I just started walking down the street with no destination in mind. I just wanted to walk off the energy, and fear, and the loathing I felt for my own life, and just somehow clear my mind. I got down the street to a convenience store and went inside to buy a soda. While inside I saw a police car driving slowly down the street with it’s lights flashing but the siren off, and I just knew they were looking for me, so I stayed inside the store and used a pay phone to call a friend, the High Priestess of the Wiccan coven I was a member of. I told her what was happening and that I needed help, and she came and got me and took me back to her house to stay the night. The next day, she drove me back home, and I found out that my housemate had called our landlords and I was now being evicted because he felt unsafe around me. He told me he had given the gun to my boyfriend.

So that was the single worst week of my life. Fired from my job, told my mother had an incurable disease, tried to kill myself, and got evicted, all in the week before Christmas.

Now looking back on all of these incidents, I see the following. The first suicide attempt when I was 12 was purely driven by my gender dysphoria. I wanted to die not because I felt like my life was worthless, but because I felt that living life as a man would bring too much pain and I didn’t think I could handle it. The other three incidents, though, were not really gender related, and they followed each other in close order, the first being in 1997, the second in 1998, and the third in 1999. What they all have in common is that they all happened during the years where, in retrospect, I was in the throws of bipolar disorder, either undiagnosed and untreated, or immediately after starting treatment and being put on a medication that can increase suicidal thoughts in rare cases. Since that time, I have experienced lots of suicidal ideation during the 13 years it took to find a medication that actually worked for me, but I’ve never again actually come close to attempting to kill myself.

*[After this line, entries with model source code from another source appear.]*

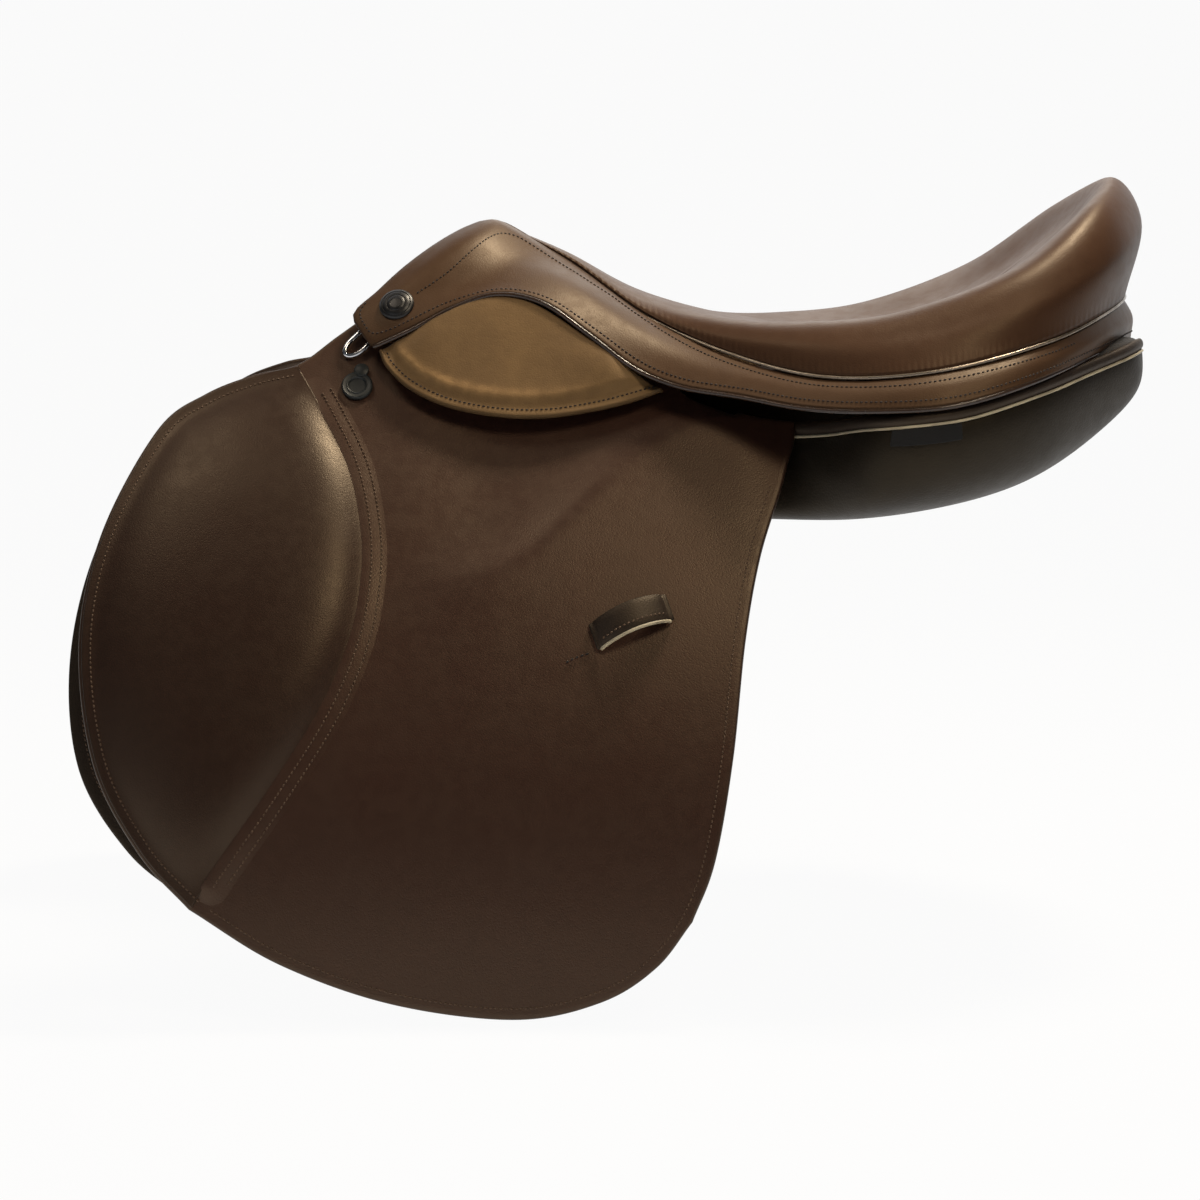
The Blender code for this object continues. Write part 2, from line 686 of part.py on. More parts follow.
def skirt_rails():
    """The skirt's upper rail beside the welt, its swollen middle and its lower edge."""
    seam = seam_line(2 * WELT_RADIUS + 3 * SEAM_CLEARANCE)
    upper = evenly([*SKIRT_HEAD, *seam[1:]], SKIRT_ROWS, True)
    lower = evenly(SKIRT_EDGE, SKIRT_ROWS, True)
    middle = []
    for a, b in zip(upper, lower):
        across = b - a
        outward = Vector((0, -across.z, across.y)).normalized()
        middle.append(a.lerp(b, 0.5) + outward * SKIRT_SWELL * across.length)
    middle[-1].x = max(upper[-1].x, lower[-1].x) + 0.0005
    middle[-1].y = 0.0
    return upper, middle, lower


def round_the_cantle(line):
    """One line for both sides from the off half that ends on the centre plane."""
    return [sided(p, -1) for p in line] + list(reversed(line[:-1]))


def build_skirts(group):
    """The two skirts, the seat welt and the light piping under the skirts' edge."""
    upper, middle, lower = skirt_rails()
    for side_name, side in SIDES:
        grid = []
        for row in zip(upper, middle, lower):
            line = [through(row, j / (SKIRT_COLUMNS - 1)) for j in range(SKIRT_COLUMNS)]
            grid.append([sided((p.x, max(p.y, MIDDLE_GAP), p.z), side) for p in line])
        name = f"skirt_{side_name}"
        skirt = add_object(name, grid_mesh(name, grid, (0, side, 0.4)), group, "skirt_leather")
        add_shell(skirt, SKIRT_THICKNESS)
    seam = seam_line(WELT_RADIUS + SEAM_CLEARANCE)[1:]
    add_wire("seat_welt", round_the_cantle(seam), WELT_RADIUS, group, "welt")
    line = []
    for i, (inside, edge) in enumerate(zip(middle, lower)):
        ahead = (lower[min(i + 1, SKIRT_ROWS - 1)] - lower[max(i - 1, 0)]).normalized()
        down = (edge - inside).normalized()
        outward = ahead.cross(down).normalized()
        line.append(edge + (SKIRT_PIPING_RADIUS + GAP) * down - 0.5 * SKIRT_THICKNESS * outward)
    line[-1].y = 0.0
    add_wire("skirt_piping", round_the_cantle(line), SKIRT_PIPING_RADIUS, group, "piping")


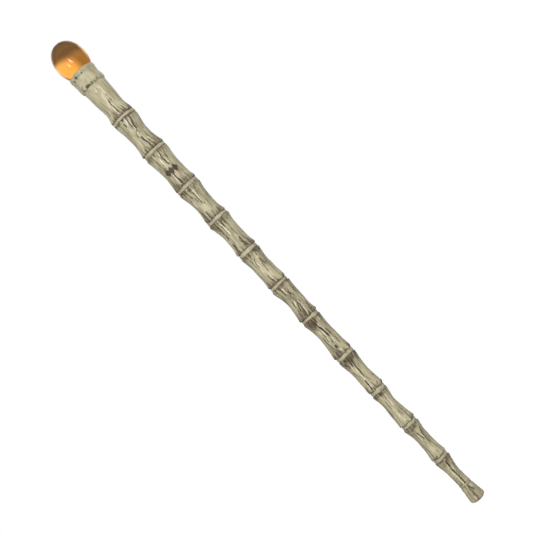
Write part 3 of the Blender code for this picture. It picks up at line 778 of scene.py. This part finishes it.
def add_knob(material):
    """The resin egg and its tenon, with the rubber ring's groove and the insert's pocket."""
    _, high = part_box("knob")
    centre = high.z - KNOB_HALF_LENGTH
    heights, inner, outer = outline("knob")
    tenon = outer[-1]
    angles = np.linspace(0.5 * math.pi - 0.02, -0.5 * math.pi, 150)
    height = centre + KNOB_HALF_LENGTH * np.sin(angles)
    share = np.clip(np.abs(height - centre) / KNOB_HALF_LENGTH, 0, 1)
    radius = high.x * (1 - share**KNOB_POWER) ** (1 / KNOB_POWER)
    keep = (angles > 0) | (radius > tenon + 0.05 * MM)
    egg = list(zip(radius[keep], height[keep]))
    groove_top, groove_bottom, bottom = heights[-3:]
    groove, _, pocket = inner[-3:]
    pocket_top = heights[np.abs(outer - pocket) < 0.1 * MM][0]
    bevel = 0.12 * MM
    neck, lip = egg[-1][1] - 0.15 * MM, tenon - bevel
    profile = egg + [(tenon, neck), (tenon, groove_top + bevel), (lip, groove_top)]
    profile += [(groove, groove_top), (groove, groove_bottom), (lip, groove_bottom)]
    profile += [(tenon, groove_bottom - bevel), (tenon, bottom + bevel), (lip, bottom)]
    profile += [(pocket, bottom), (pocket, pocket_top), (0.5 * pocket, pocket_top)]
    radii, levels = np.array(profile).T
    phi, level = grid(levels, 192)
    rows = place(phi, radii[:, None], level)
    solid("knob", rows, material, body="knob", poles=True, sharp=35)


def add_lathed(name, profile, material, around, shape=None, sharp=40, body="shaft"):
    """A turned piece of hardware. `shape` changes the radii of the points on its outer side,
    which is wherever they are beyond the bore."""
    radii, levels = np.array(profile).T
    phi, level = grid(levels, around)
    radius = np.repeat(radii[:, None], around, axis=1)
    if shape:
        radius = np.where(radius > 1.02 * radii.min(), shape(phi, level, radius), radius)
    solid(name, place(phi, radius, level), material, body=body, sharp=sharp)


def add_washer(material):
    """The flat washer under the nut."""
    top, bottom, bore, radius = extent("top_washer")
    bevel = 0.08 * MM
    profile = [(bore, top), (radius - bevel, top), (radius, top - bevel)]
    profile += [(radius, bottom + bevel), (radius - bevel, bottom), (bore, bottom)]
    add_lathed("top_washer", profile, material, 96)


def add_nut(material):
    """The hex nut, its corners turned off at both ends."""
    top, bottom, _, radius = extent("top_nut")
    flat = radius * math.cos(math.pi / 6)
    profile = [(radius, z) for z in np.linspace(top, bottom, 22)]
    profile += [(ROD_BORE, bottom), (ROD_BORE, top)]

    def hexagon(phi, level, _):
        sector = (phi + math.pi / 6) % (math.pi / 3) - math.pi / 6
        turned_off = flat * 0.97 + 2.2 * np.minimum(top - level, level - bottom)
        return np.minimum(flat / np.cos(sector), turned_off)

    add_lathed("top_nut", profile, material, 144, hexagon, 30)


def add_insert(name, material, body):
    """A brass insert: two knurled bands with a plain neck between them."""
    top, bottom, bore, radius = extent(name)
    profile = [(radius, z) for z in np.linspace(top, bottom, 60)]
    profile += [(bore, bottom), (bore, top)]

    def knurl(phi, level, radius):
        share = (top - level) / (top - bottom)
        band = ramp(0.05, 0.08, share) * ramp(0.42, 0.39, share)
        band += ramp(0.55, 0.58, share) * ramp(0.95, 0.92, share)
        twist = level / (1.2 * MM)
        diamonds = np.abs(np.sin(14 * phi + twist)) * np.abs(np.sin(14 * phi - twist))
        ends = ramp(0.0, 0.04, share) * ramp(1.0, 0.96, share)
        return radius - (0.14 * (1 - band * diamonds) + 0.10 * (1 - ends)) * MM

    add_lathed(name, profile, material, 168, knurl, 50, body)


def add_rod(material):
    """The core rod: plain between, with its M3 thread cut at both ends."""
    top, bottom, _, radius = extent("core_rod")
    cut_top, cut_bottom = top - STUD_THREAD, bottom + FOOT_THREAD
    row = THREAD_PITCH / 8
    stud, foot = np.arange(top, cut_top, -row), np.arange(cut_bottom - row, bottom, -row)
    levels = np.concatenate([stud, np.linspace(cut_top, cut_bottom, 20), foot])
    phi, level = grid(levels, 48)
    turn = (level / THREAD_PITCH + phi / (2 * math.pi)) % 1.0
    depth = THREAD_DEPTH * ramp(0.12, 0.5, np.abs(2 * turn - 1))
    cut = ramp(cut_top - 0.5 * MM, cut_top, level)
    cut += ramp(cut_bottom + 0.5 * MM, cut_bottom, level)
    chamfer = 0.35 * MM * ramp(0.4 * MM, 0.0, np.minimum(top - level, level - bottom))
    rows = place(phi, radius - depth * cut - chamfer, level)
    solid("core_rod", rows, material, poles=True, sharp=50)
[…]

Even when I was on medication that did not fully control my bipolar disorder, I can now see that the medication did, at least, eliminate the worst of the lows and enabled me to continue living. If I had not had the medications – and there were 13 of them before finding the one that worked – I think I would have continued to make attempts to kill myself and it seems likely that at some point I would have succeeded. But that fate was avoided, thankfully, and so I am around today to share these stories with others.

I don’t know if these stories can really help anyone, but my hope is that someone out there who is feeling suicidal and thinking that they are alone in the world with no one who can understand them will read about my experiences and feel a familiarity in them and know that there really are people who have been there and who know how they feel and, most importantly, have lived and eventually found their way out of the darkness. Suicide can seem very appealing. It promises an end to pain and suffering. But it’s not an easy thing to do, and if you can just manage to avoid it, either by willpower or even by sheer luck, then there is hope for a brighter future. I found that future. In 2013 I finally found the right medication for me. In my case it was Latuda (lurasidone) and it was the first drug to ever actually stabilize my mood and end the cycling up and down. It stabilized me in a permanently depressed state, unfortunately, but my doctor continued working with me and we found that adding in Wellbutrin (bupropion) served to also bring my mood up to a non depressed level so that for the first time since I was a child I was both stable and more or less happy.

If you are reading this and think there is no hope for you, please let my own experience be an example to you that there is hope! You can find a way out of the depression or the mood swings that are making you feel the way you do. It may take a lot of trial and error, and it may take time. It may take 13 years like it did for me, but don’t give up! When you find your own solution, life will open up for you in ways that you can’t even imagine, and you’ll finally have the life you deserve!